Additionally, I set up the waters side by side to get showcase the differences between the two.


I used four Clever Coffee Drippers and brewed on scales to ensure I hit the same recipe four times over. I grouped each roast together and brewed one sample with our house water & another with our Third Wave Water treated water.

SCA Bloom Clever Coffee Dripper Third Wave Water Brew Analysis


I set up a brewed coffee cupping for my colleagues to taste as well. We tasted the samples blind and grouped the samples by roast. One coffee, roasted two ways, brewed each with a different water.


Overall, we preferred Roast One. But that’s only half the story.

One would think prior to tasting that each taster would prefer one water, “house” or “third wave”, across the board. The “house” drinker would prefer the water served neat, and both roasts brewed with the house water. Nope.

All and all, most tasters preferred sipping the house water instead of the treated water. This intuitively makes sense as this water is what we are all used too. Familiarity = preference. There may be some scientific reasoning here as well as the treated “Third Wave Water” includes a higher dose of minerals which may negatively affect the water’s taste.

What’s interesting is how most tasters preferred one coffee brewed with Third Wave Water and the other brewed with our house water. There was no clear winner with each roast. Due to the sample size (less than 10), let’s call it a chance conclusion.

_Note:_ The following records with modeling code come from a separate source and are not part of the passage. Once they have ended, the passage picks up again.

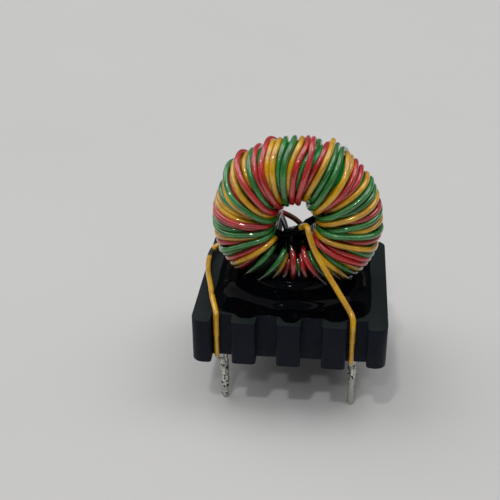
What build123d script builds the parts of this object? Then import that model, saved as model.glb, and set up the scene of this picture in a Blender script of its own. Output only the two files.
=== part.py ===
from build123d import *
import os
from math import cos, radians, sin, sqrt

# Pulse transformer: a trifilar toroid potted upright on a slotted pin header.
# Millimetres. +X right, +Y to the rear, +Z up. The origin lies under the middle of
# the header, on the plane of the pin tips.

# Header
PIN_PITCH = 5.08
SLOTS_PER_SIDE = 4
BASE_WIDTH = 22.0
BASE_DEPTH = 21.0
BASE_HEIGHT = 5.5
BASE_CORNER_R = 1.25
SLOT_WIDTH = 2.35
SLOT_DEPTH = 1.75
TOOTH_EDGE_R = 0.4
CHIP_HEIGHT = 0.47
CHIP_SLOPE = 0.15

# Pins
PIN_D = 0.8
PIN_FREE = 6.85
PIN_ROOT = 3.2
PIN_INSET = 2.88
PIN_TIP_R = 0.28
PIN_ROOT_D = 0.84
FRONT_RIGHT_PIN_SHIFT = -0.3

# Toroid core with its coating
CORE_OD = 18.4
CORE_ID = 8.56
CORE_HEIGHT = 5.1
CORE_OUTER_EDGE_R = 2.0
CORE_INNER_EDGE_R = 1.2
RING_RISE = 8.1
RING_SHIFT_X = 0.2

# Insulated wires
WIRE_D = 0.68
INNER_LAYER_D = 0.58
COPPER_D = 0.3
WIRE_CLEARANCE = 0.03
TURN_PITCH_DEG = 5.25
TURNS_PER_WIRE = 22
FIRST_TURN_DEG = 170.6
COLOURS = ("yellow", "green", "red")

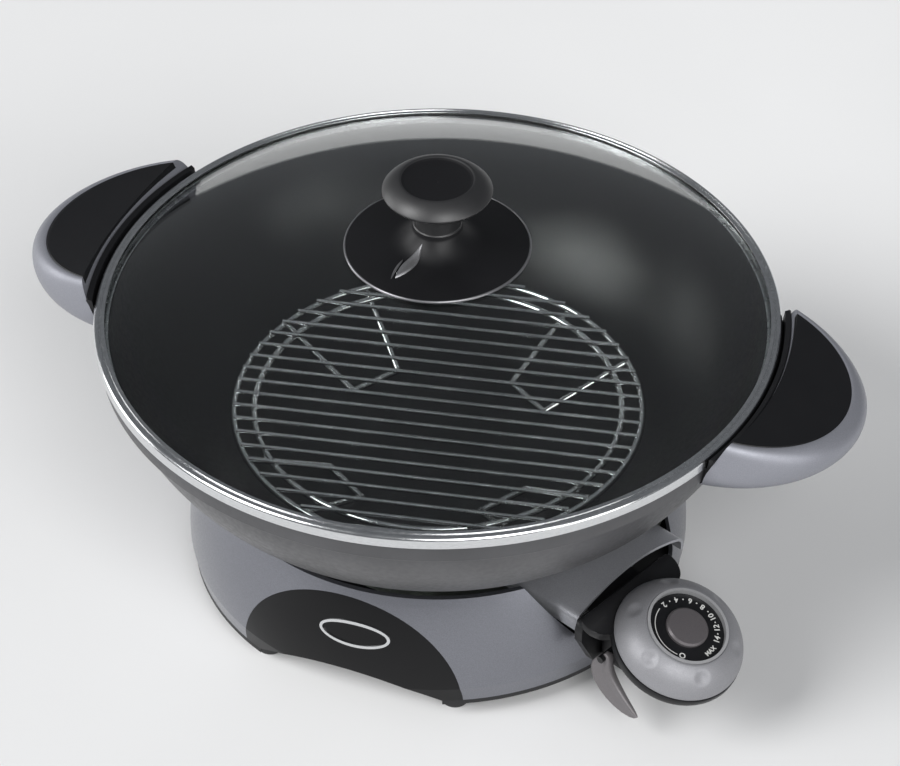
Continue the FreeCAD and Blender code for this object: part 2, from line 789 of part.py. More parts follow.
def screw(name, x, seat, length, down):
    """A pan-head screw with its head on a seat, its shank pointing down or up."""
    if down:
        head = cylinder(f"{name}_head", "screw_head_radius", "screw_head_height", x, "0", seat)
        shank = cylinder(f"{name}_shank", "screw_radius - screw_fit", length, x, "0", f"{seat} - {length}")
    else:
        head = cylinder(f"{name}_head", "screw_head_radius", "screw_head_height", x, "0",
                        f"{seat} - screw_head_height")
        shank = cylinder(f"{name}_shank", "screw_radius - screw_fit", length, x, "0", seat)
    return fuse(name, head, shank)


# ---------------------------------------------------------------- pan


def make_pan():
    bowl = turned("bowl_dish", [
        ("0", "pan_bottom - pan_boss_height"),
        ("pan_boss_radius", "pan_bottom - pan_boss_height"),
        ("pan_boss_radius", "pan_bottom"),
        ("pan_flat_radius", "pan_bottom", "pan_curve_radius", "left"),
        ("pan_neck_radius", "pan_skirt"),
        ("pan_rim_radius", "pan_skirt"),
        ("pan_rim_radius", "pan_rim_top"),
        ("pan_mouth_radius", "pan_rim_top", "pan_inner_curve", "right"),
        ("pan_flat_radius", "pan_bottom + pan_wall"),
        ("0", "pan_bottom + pan_wall"),
    ])
    bore = cylinder("bowl_boss_bore", "screw_radius", "pan_boss_height - bore_floor",
                    z="pan_bottom - pan_boss_height")
    keep(cut("wok_bowl", bowl, bore), "wok_bowl")

    keep(spin(heating_element()), "heating_element")
    sides = ("probe_shift + terminal_spread", "probe_shift - terminal_spread")
    pins = [bar(f"terminal_pin_{i}", "terminal_radius", "terminal_end - element_end", "element_end", side,
                "terminal_height") for i, side in enumerate(sides)]
    keep(spin(group("terminal_pins", pins)), "element_terminals")
    beads = []
    for index, side in enumerate(sides):
        place = ("element_end + fit", side, "terminal_height")
        bead = bar(f"bead_{index}", "element_tube_radius", "bead_length", *place)
        hole = bar(f"bead_hole_{index}", "terminal_radius + screw_fit", "bead_length", *place)
        beads.append(cut(f"bead_ring_{index}", bead, hole))
    keep(spin(group("beads", beads)), "terminal_beads")

    disc = cylinder("plate_disc", "element_plate_radius", "element_plate_wall",
                    z="plate_top - element_plate_wall")
    tongue = box("plate_tongue", "0", "probe_shift - tongue_half_width", "plate_top - element_plate_wall",
                 "socket_end", "tongue_half_width + tongue_half_width", "element_plate_wall")
    slot_width = "element_tube_radius + element_tube_radius + plate_slot_side + plate_slot_side"
    slots = [box(f"plate_slot_{i}", "element_radius - plate_slot_back",
                 f"{side} - element_tube_radius - plate_slot_side", "plate_top - element_plate_wall",
                 "plate_slot_length", slot_width, "element_plate_wall") for i, side in enumerate(sides)]
    stud_hole = cylinder("plate_stud_hole", "screw_radius + fit", "element_plate_wall",
                         z="plate_top - element_plate_wall")
    keep(spin(cut("plate", fuse("plate_joined", disc, tongue), *slots, stud_hole)), "element_plate")
    stud = screw("plate_screw_body", "0", "plate_top - element_plate_wall", "pan_boss_height", down=False)
    keep(stud, "plate_screw")

    place = ("rod_end", "probe_shift", "socket_height")
    sleeve = bar("socket_sleeve", "socket_radius", "socket_end - rod_end", *place)
    sleeve_bore = bar("socket_bore_cut", "socket_bore", "socket_end - rod_end", *place)
    keep(spin(cut("socket", sleeve, sleeve_bore)), "sensor_socket")

    hood = pushed("guard_hood", "YZ_Plane", arch("guard", "guard_bottom", "guard_shift"), "guard_start",
                  "guard_end - guard_start")
    hollow = pushed("guard_hollow", "YZ_Plane", arch("guard_inner", "guard_bottom", "guard_shift"),
                    "guard_start", "guard_end - guard_start")
    tunnel = cut("guard_tunnel", hood, hollow)
    underside = turned("guard_underside", [
        ("0", "pan_bottom - clearance"),
        ("pan_flat_radius", "pan_bottom - clearance", "pan_curve_radius + clearance", "left"),
        ("pan_rim_offset", "base_rim"),
        ("0", "base_rim"),
    ])
    keep(spin(cut("guard", tunnel, underside)), "probe_guard")

    for side, turn in (("right", 0), ("left", 180)):
        make_handle(side, turn)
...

The big takeaway here, and something I’m always enthused by, is the kind and quality of water matters. It was overwhelmingly apparent that the samples differed. Nothing is more disappointing than learning the things you hold true aren’t accurate.

The water you brew with matters. As to whether or not you should use water type A or water type B, that’s up to you. Like all things in coffee, intentionality matters. If your coffee (or your wholesale clients’) isn’t tasting right, check the water. It may hold some answers.

Bringing it back to the coffee, this natural preformed wonderfully with both waters and both roasts when brewed on the Clever Coffee Dripper. Expect lots of berries, chocolate, florals and great sweetness.